Did I mention this boat was going 60 miles per hour? As I hung there, feeling the wake spraying my legs and watching stilt villages whip by, I was suddenly very glad that I’d secured my iPhone and notebook in Ziploc bags. There are less dramatic reasons to do that of course – rain and splashes for example – but a good Ziploc is especially important if you’re traveling by boat. You could get a real dry bag if you want, but I find Ziplocs do fine as long as you’re not submerging them.
Rather than explaining all the local news events I reference in my travel journal, I just pick up some cheap scissors and clip articles from local papers. That bigass pocket at the back of a Mokleskine has to be good for something, right?
Magellan Outdoors Wear
I’ve worn Magellan outfits on two archaeological digs and in four countries. They’re tough, light and have mesh netting so you don’t have to worry about your underthings going swampy in the heat. The pants also can convert into shorts within sixty seconds and they have so many pockets for notebooks and pens it borders on absurdity (many with zippers and dry pouches). And because they’re basically swimsuit material, in a pinch you can wash them in a bathtub and let them air-dry overnight.

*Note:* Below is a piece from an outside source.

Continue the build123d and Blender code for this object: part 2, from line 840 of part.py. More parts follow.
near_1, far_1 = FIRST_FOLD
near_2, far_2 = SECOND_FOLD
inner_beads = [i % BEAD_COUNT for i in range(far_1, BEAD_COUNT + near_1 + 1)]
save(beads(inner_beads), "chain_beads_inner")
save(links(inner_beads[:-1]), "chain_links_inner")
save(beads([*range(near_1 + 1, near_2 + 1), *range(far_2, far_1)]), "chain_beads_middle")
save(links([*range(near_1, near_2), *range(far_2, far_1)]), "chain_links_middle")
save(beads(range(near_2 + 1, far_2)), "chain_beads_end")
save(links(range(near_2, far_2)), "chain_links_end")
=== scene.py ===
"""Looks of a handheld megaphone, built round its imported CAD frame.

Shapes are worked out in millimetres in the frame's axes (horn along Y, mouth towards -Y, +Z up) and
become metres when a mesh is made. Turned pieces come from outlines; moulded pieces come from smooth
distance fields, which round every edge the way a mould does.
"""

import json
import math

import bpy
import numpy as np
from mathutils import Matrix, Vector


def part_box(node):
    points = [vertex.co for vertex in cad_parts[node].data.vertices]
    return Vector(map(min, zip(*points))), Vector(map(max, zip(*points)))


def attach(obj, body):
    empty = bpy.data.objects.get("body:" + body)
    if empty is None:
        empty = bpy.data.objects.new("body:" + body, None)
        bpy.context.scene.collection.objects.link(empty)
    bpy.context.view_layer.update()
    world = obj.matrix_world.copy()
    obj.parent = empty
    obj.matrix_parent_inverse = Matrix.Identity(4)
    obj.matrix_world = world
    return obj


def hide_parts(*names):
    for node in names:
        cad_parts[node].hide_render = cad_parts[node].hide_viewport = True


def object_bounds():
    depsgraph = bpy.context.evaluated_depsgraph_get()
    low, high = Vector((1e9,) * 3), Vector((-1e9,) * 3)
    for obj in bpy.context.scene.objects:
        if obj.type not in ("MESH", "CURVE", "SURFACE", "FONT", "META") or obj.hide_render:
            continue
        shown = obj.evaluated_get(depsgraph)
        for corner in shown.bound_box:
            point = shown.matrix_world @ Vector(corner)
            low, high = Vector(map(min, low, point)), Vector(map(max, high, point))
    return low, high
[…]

Writers like to read – stereotypical but true. And when traveling, I find it enlightening to bring along a book about the country. In Thailand it was a collection of short stories called Bangkok Noir. In Cambodia I picked up several history books about the Angkor period. When I was in London seven years ago, I burned time on trains reading Henry Fielding. For India, I’ve loaded my Kindle up with Rudyard Kipling, and will pick up a book from a local author when I’m there. Not only does reading this give you a better sense of place, it also keeps your own writing fresh since it’s likely written from a different cultural perspective than you’re used to.
Obvious, right? Not everything can be captured in words, sometimes you have to see something amazing so you can reference it in a story later, or keep it just so you can Facebook your friends and say, Holy turdmuffin guys, look at this – there are five kids riding this damn moped and two of them are asleep.
That’s about it for my gear. How about you guys? Anyone got a cool gadget that helps them write on the road or keep a travel journal? Any tips or tricks I missed? FILL THE COMMENTS WITH YOUR KNOWLEDGE.